■ **TASK DETAILS**:
Copy out each line of the data that holds the word "bodies".

——————————

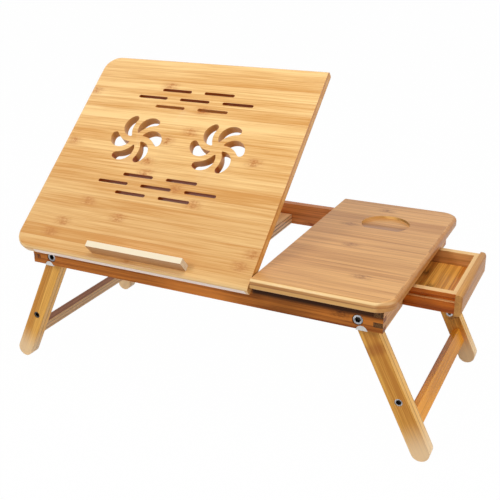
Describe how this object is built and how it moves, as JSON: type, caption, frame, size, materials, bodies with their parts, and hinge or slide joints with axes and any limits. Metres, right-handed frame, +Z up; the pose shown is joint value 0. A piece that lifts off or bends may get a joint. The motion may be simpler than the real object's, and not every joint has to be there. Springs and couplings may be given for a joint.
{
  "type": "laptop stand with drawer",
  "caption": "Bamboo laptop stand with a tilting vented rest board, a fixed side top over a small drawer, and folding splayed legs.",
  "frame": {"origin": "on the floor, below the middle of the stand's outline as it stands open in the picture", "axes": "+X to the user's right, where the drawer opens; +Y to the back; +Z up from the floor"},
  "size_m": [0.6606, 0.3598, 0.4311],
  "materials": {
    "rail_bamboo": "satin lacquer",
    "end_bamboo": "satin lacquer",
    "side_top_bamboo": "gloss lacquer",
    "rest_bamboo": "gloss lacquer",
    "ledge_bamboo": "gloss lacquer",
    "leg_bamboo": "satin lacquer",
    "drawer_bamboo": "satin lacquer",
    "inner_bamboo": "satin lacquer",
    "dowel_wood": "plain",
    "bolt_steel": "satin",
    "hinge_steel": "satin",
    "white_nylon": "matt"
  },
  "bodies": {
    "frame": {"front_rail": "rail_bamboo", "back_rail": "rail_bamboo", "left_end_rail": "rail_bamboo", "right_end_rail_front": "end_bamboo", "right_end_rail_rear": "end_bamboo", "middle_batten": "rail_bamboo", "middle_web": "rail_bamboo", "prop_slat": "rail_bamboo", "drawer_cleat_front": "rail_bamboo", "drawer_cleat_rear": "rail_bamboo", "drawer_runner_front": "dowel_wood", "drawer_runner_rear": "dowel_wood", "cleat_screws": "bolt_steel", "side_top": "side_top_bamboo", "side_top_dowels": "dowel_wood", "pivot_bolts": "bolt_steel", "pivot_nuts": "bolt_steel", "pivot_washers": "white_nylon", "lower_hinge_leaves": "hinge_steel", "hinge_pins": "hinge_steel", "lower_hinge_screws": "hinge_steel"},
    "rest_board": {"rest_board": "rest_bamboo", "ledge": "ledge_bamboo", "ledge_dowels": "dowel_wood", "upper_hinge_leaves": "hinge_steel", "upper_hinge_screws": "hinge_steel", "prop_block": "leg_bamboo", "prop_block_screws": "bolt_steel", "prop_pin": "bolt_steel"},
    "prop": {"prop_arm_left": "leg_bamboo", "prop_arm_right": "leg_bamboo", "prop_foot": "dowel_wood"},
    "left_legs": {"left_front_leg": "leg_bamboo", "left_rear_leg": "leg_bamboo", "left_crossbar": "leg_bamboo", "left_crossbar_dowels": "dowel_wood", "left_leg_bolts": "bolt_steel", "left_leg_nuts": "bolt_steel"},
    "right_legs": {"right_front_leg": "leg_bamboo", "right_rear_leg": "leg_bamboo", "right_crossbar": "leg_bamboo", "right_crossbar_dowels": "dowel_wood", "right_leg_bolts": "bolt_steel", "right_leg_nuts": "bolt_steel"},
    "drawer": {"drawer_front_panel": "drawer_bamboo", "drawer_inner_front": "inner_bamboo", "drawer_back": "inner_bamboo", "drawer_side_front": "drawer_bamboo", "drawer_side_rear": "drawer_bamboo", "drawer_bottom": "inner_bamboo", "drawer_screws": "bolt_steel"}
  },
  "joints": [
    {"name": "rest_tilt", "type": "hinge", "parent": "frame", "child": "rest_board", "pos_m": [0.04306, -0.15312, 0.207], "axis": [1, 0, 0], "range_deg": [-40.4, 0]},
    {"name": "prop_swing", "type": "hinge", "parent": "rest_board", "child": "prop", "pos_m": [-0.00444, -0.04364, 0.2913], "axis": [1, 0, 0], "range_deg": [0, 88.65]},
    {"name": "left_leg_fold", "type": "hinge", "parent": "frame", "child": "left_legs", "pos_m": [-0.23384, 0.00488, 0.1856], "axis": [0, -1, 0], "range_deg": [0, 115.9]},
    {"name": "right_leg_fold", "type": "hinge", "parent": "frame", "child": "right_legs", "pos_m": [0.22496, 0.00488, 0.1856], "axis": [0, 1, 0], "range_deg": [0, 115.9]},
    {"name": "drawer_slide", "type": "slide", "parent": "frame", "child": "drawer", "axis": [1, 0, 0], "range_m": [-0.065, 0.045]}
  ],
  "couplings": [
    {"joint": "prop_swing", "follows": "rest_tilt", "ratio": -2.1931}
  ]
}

——————————

■ **FULL RESPONSE**:
Describe how this object is built and how it moves, as JSON: type, caption, frame, size, materials, bodies with their parts, and hinge or slide joints with axes and any limits. Metres, right-handed frame, +Z up; the pose shown is joint value 0. A piece that lifts off or bends may get a joint. The motion may be simpler than the real object's, and not every joint has to be there. Springs and couplings may be given for a joint.
  "bodies": {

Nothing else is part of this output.